- **EXERCISE DIRECTIONS**: Begin with the first line of the entries below and reproduce each line exactly, ending with the line that holds "return np.stack(corners, axis=-1).reshape(-1, 4)".

- **PROVIDED RECORDS**:
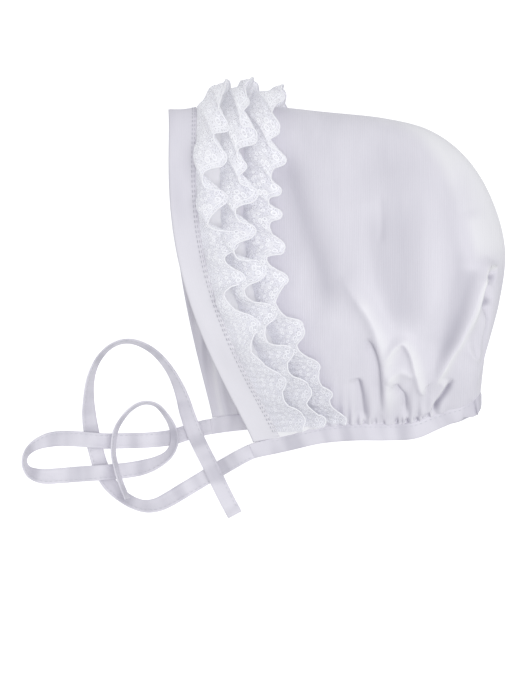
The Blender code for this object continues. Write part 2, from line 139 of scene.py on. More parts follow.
def unit(vectors):
    """Vectors at length 1."""
    return vectors / np.maximum(np.linalg.norm(vectors, axis=-1, keepdims=True), 1e-12)


def gone_along(points):
    """The distance gone at each point of a line, a running sum of its steps."""
    steps = np.linalg.norm(np.diff(points, axis=0), axis=1)
    return np.concatenate([[0.0], np.cumsum(steps)])


def read_at(at, gone, line):
    """The points of a line at distances along it, read between its own."""
    return np.stack([np.interp(at, gone, line[:, axis]) for axis in range(3)], axis=1)


def evenly(line, count, *others):
    """The line, and other values along it, at evenly spread places of its length."""
    gone = gone_along(line)
    at = np.linspace(0, gone[-1], count)
    return [read_at(at, gone, line), *(np.interp(at, gone, other) for other in others)]


def grid_quads(rows, columns, around=False):
    """The corner numbers of a grid's quads, and of those that close it round its columns."""
    number = np.arange(rows * columns).reshape(rows, columns)
    if around:
        number = np.concatenate([number, number[:, :1]], axis=1)
    corners = number[:-1, :-1], number[1:, :-1], number[1:, 1:], number[:-1, 1:]
    return np.stack(corners, axis=-1).reshape(-1, 4)


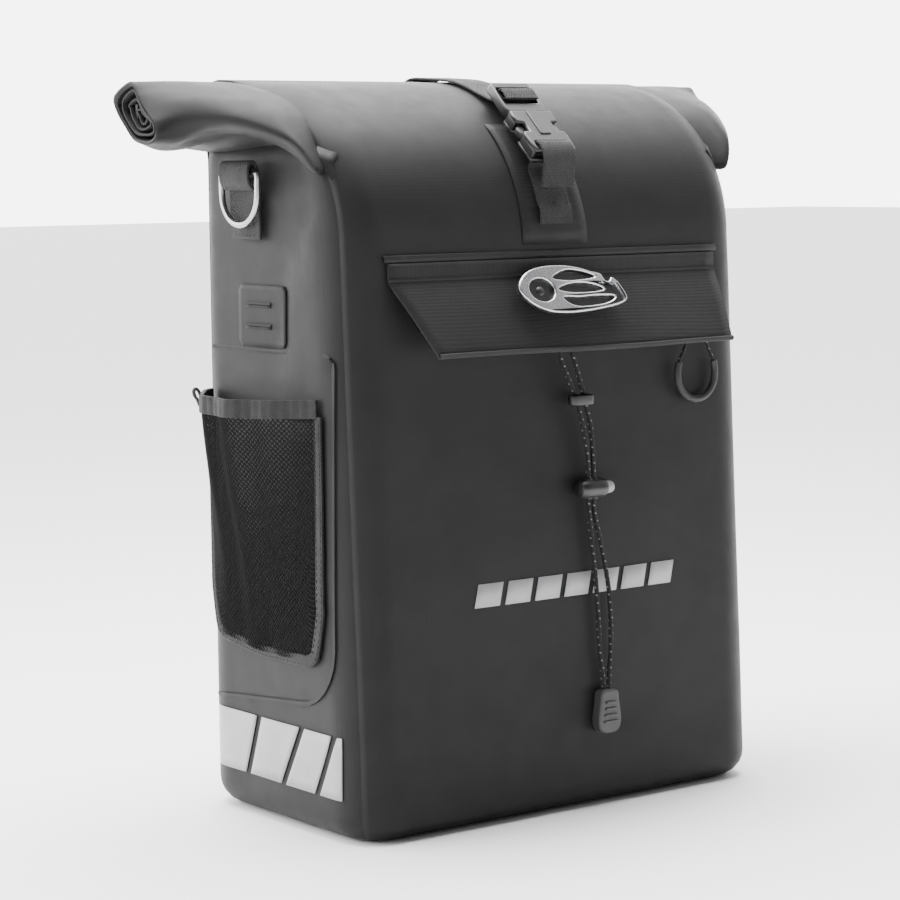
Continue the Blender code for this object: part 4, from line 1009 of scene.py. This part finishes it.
# (x, drop below the anchor) along each cord
ROUTES = {
    "left": mm_pairs((-6, 0), (-5.6, 6.5), (-3.5, 14.5), (2, 26.5), (6.6, 36.5), (10.5, 50.5), (13, 62.5),
                     (14.2, 74.5), (14.2, 91.5), (14.2, 106.5), (16.5, 130.5), (19, 160.5), (20, 190.5),
                     (21.6, 205.5), (22.2, 219.5), (22.2, 233)),
    "right": mm_pairs((3, 0), (3.6, 6.5), (6.2, 14.5), (10, 26.5), (12.8, 36.5), (16.5, 50.5), (18, 62.5),
                      (18.4, 74.5), (18.4, 91.5), (18.4, 106.5), (24, 130.5), (29, 160.5), (29, 190.5),
                      (27.2, 205.5), (26.4, 219.5), (26.4, 233)),
}


def cord_y(z):
    return front_y(z) - 0.0090 + 0.0035 * (CORD_TOP - z) / (CORD_TOP - TAB_Z)


def bungee():
    for side in SIDES:
        points = [Vector((x, cord_y(CORD_TOP - d), CORD_TOP - d)) for x, d in ROUTES[side]]
        line = even(spline(points, 10), 0.0025)
        cord = sweep(f"elastic_cord_{side}", line, ring_section(0.0015, 10), (0, 1, 0), "cord",
                     nodes=(f"bungee_cord_{side}",))
    z, x = CORD_TOP, -0.0015
    anchor = [Vector((x, y, z + up)) for y, up in (
        (front_y(z + 0.012) - 0.001, 0.0150), (front_y(z) - 0.0030, 0.0105), (front_y(z) - 0.0085, 0.0060),
        (cord_y(z) - 0.0004, 0.0006))]
    section = [(a, b - 0.0016) for a, b in strap_section(0.0180, 0.0036)]
    sweep("cord_anchor_tab", spline(anchor, 5), section, (1, 0, 0), "webbing", nodes=("cord_anchor",))
    mid = middle("cord_bead")
    holes = [ring_section(0.0019, 16, 1.0, (x - mid.x, 0.0)) for x in (0.0066, 0.0128)]
    outline = rounded((-0.0090, -0.0042), (0.0090, 0.0042), 0.0040, 6)
    slab("cord_bead_body", [outline] + holes, -0.0032, 0.0032, 0.0011, "plastic",
         frame_at(mid, (1, 0, 0), (0, 1, 0)), nodes=("cord_bead",), steps=3)
    cord_stop()
    end_tab()


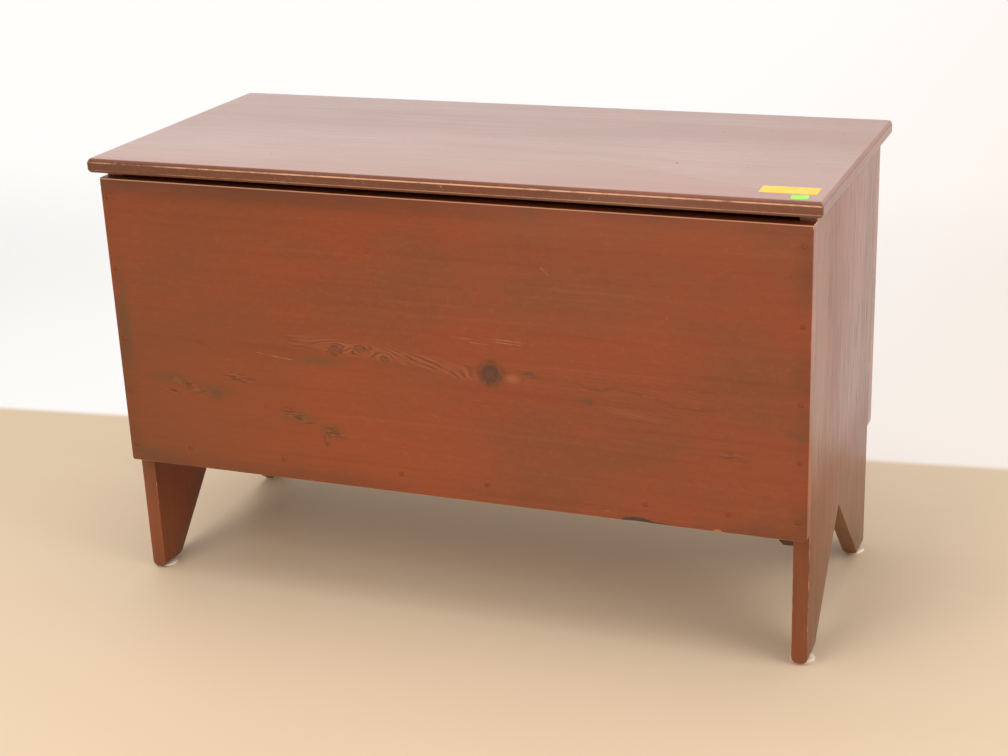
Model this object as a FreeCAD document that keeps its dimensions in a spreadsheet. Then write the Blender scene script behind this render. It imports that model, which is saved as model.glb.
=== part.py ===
import FreeCAD, Part
import os
import re
import Sketcher

# A six-board pine blanket chest: two bootjack end boards, a front and a back board nailed over their
# edges, a floor on two cleats, and a one-board lid on two butt hinges.
# Frame: origin on the ground under the middle of the lid, +X to the right, +Y to the back, +Z up.

Vec = FreeCAD.Vector
doc = FreeCAD.newDocument("BlanketChest")
sheet = doc.addObject("Spreadsheet::Sheet", "Sizes")

# ---------------------------------------------------------------- driving dimensions, in millimetres
SIZES = [
    ("chest_length", 1010, "front board, end to end"),
    ("chest_depth", 438, "face of the front board to face of the back board"),
    ("end_height", 623, "end board, foot to top edge"),
    ("end_thickness", 22, "end boards"),
    ("front_thickness", 21, "front board"),
    ("back_thickness", 27, "back board"),
    ("front_drop_left", 10, "front board's top edge below the end board's, left"),
    ("front_drop_right", 12.5, "the same, right"),
    ("front_skirt_left", 20, "front board's bottom edge below the chest floor, left"),
    ("front_skirt_right", 16, "the same, right"),
    ("front_wear", 1.5, "rounding of the front board's arrises"),
    ("back_skirt", 14, "back board's bottom edge below the chest floor"),
    ("front_foot_width", 44, "front foot at the ground"),
    ("back_foot_width", 41.5, "back foot at the ground"),
    ("arch_height", 154, "point of the V cut above the feet"),
    ("arch_setback", 186, "point of the V cut behind the end board's front edge"),
    ("foot_wear", 2, "rounding under the feet"),
    ("glide_diameter", 32, "furniture glides"),
    ("glide_thickness", 3, "furniture glides"),
    ("floor_height", 208, "underside of the chest floor above the ground"),
    ("floor_thickness", 20, "chest floor"),
    ("cleat_thickness", 19, "cleats, across the chest"),
    ("cleat_height_left", 26, "left cleat, top to bottom"),
    ("cleat_height_right", 33, "right cleat, top to bottom"),
    ("cleat_chamfer", 6, "whittled lower corner of a cleat"),
    ("overhang_front", 14.5, "lid beyond the front board"),
    ("overhang_back", 8, "lid beyond the back board"),
    ("overhang_left", 9, "lid beyond the left end board"),
    ("overhang_right", 14, "lid beyond the right end board"),
    ("lid_thickness", 20.5, "lid board"),
    ("lid_clearance", 0.2, "lid above the end boards when shut"),
    ("ovolo_radius", 5, "rounding of the lid moulding's upper edge"),
    ("ovolo_step", 0.8, "little step below that rounding"),
    ("cove_radius", 4, "rounding of the lid moulding's lower edge"),
    ("cove_step", 0.6, "little step above that rounding"),
    ("hinge_inset", 170, "end of the case to the near end of a hinge"),
    ("hinge_length", 64, "butt hinge leaf"),
    ("leaf_reach", 21, "hinge pin's axis to the leaf's far edge"),
    ("leaf_thickness", 1.6, "hinge leaf"),
    ("leaf_sink", 0.1, "hinge leaf below the face of the wood"),
    ("pin_setback", 1.5, "hinge pin's axis behind the back board's face"),
    ("barrel_diameter", 6.4, "hinge knuckles"),
    ("barrel_room", 0.3, "clearance round the knuckles"),
    ("knuckle_gap", 0.2, "clearance between neighbouring knuckles"),
    ("pin_diameter", 3.2, "hinge pin"),
    ("pin_clearance", 0.05, "radial clearance of the pin"),
    ("pin_head_diameter", 5.2, "riveted ends of the pin"),
    ("pin_head_length", 1.2, "riveted ends of the pin"),
    ("screw_length", 16, "hinge screws"),
    ("screw_point", 3.6, "tapered end of a hinge screw"),
    ("screw_shank", 3.6, "hinge screws"),
    ("screw_head", 6.8, "hinge screws"),
    ("screw_spacing", 23, "between neighbouring screws of a leaf"),
    ("screw_setback", 11, "screws in front of the hinge pin's axis"),
    ("slot_width", 0.8, "screw slot"),
    ("slot_depth", 0.7, "screw slot"),
    ("nail_length", 50, "nails through the front board"),
    ("back_nail_length", 56, "nails through the back board"),
    ("floor_nail_length", 38, "nails through the floor into the cleats"),
    ("cleat_nail_length", 36, "nails through the cleats into the end boards"),
    ("nail_width", 3.4, "cut nail's shank at the head"),
    ("nail_thickness", 2.8, "cut nail's shank at the head"),
    ("nail_tip", 1.2, "cut nail's width at the tip"),
    ("nail_head_width", 6.6, "cut nail's head"),
    ("nail_head_depth", 5.6, "cut nail's head"),
    ("nail_head_thickness", 1.8, "cut nail's head"),
    ("nail_margin", 27, "first and last nail from the end of their board"),
    ("bottom_nail_margin", 81, "first and last nail of a bottom row from the end boards"),
]
for row, (alias, value, note) in enumerate(SIZES, start=1):
    sheet.set("A%d" % row, note)
    sheet.set("B%d" % row, str(value))
    sheet.setAlias("B%d" % row, alias)
doc.recompute()
ALIASES = {alias for alias, _value, _note in SIZES}
TOUCH = 0.001  # points and planes nearer than this are the same one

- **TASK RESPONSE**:
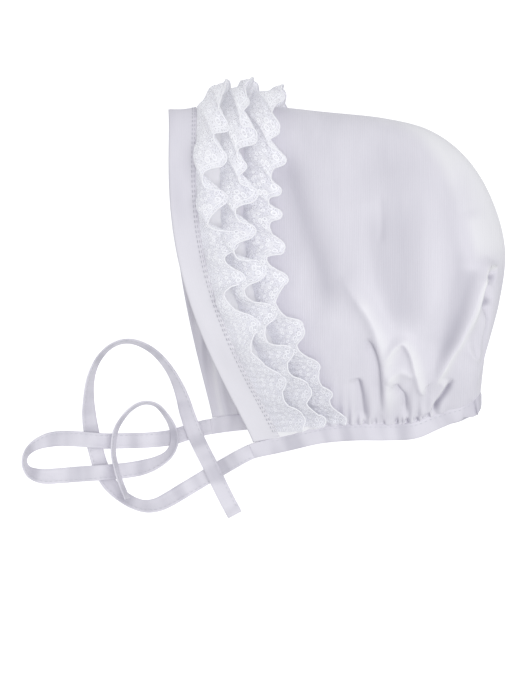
The Blender code for this object continues. Write part 2, from line 139 of scene.py on. More parts follow.
def unit(vectors):
    """Vectors at length 1."""
    return vectors / np.maximum(np.linalg.norm(vectors, axis=-1, keepdims=True), 1e-12)


def gone_along(points):
    """The distance gone at each point of a line, a running sum of its steps."""
    steps = np.linalg.norm(np.diff(points, axis=0), axis=1)
    return np.concatenate([[0.0], np.cumsum(steps)])


def read_at(at, gone, line):
    """The points of a line at distances along it, read between its own."""
    return np.stack([np.interp(at, gone, line[:, axis]) for axis in range(3)], axis=1)


def evenly(line, count, *others):
    """The line, and other values along it, at evenly spread places of its length."""
    gone = gone_along(line)
    at = np.linspace(0, gone[-1], count)
    return [read_at(at, gone, line), *(np.interp(at, gone, other) for other in others)]


def grid_quads(rows, columns, around=False):
    """The corner numbers of a grid's quads, and of those that close it round its columns."""
    number = np.arange(rows * columns).reshape(rows, columns)
    if around:
        number = np.concatenate([number, number[:, :1]], axis=1)
    corners = number[:-1, :-1], number[1:, :-1], number[1:, 1:], number[:-1, 1:]
    return np.stack(corners, axis=-1).reshape(-1, 4)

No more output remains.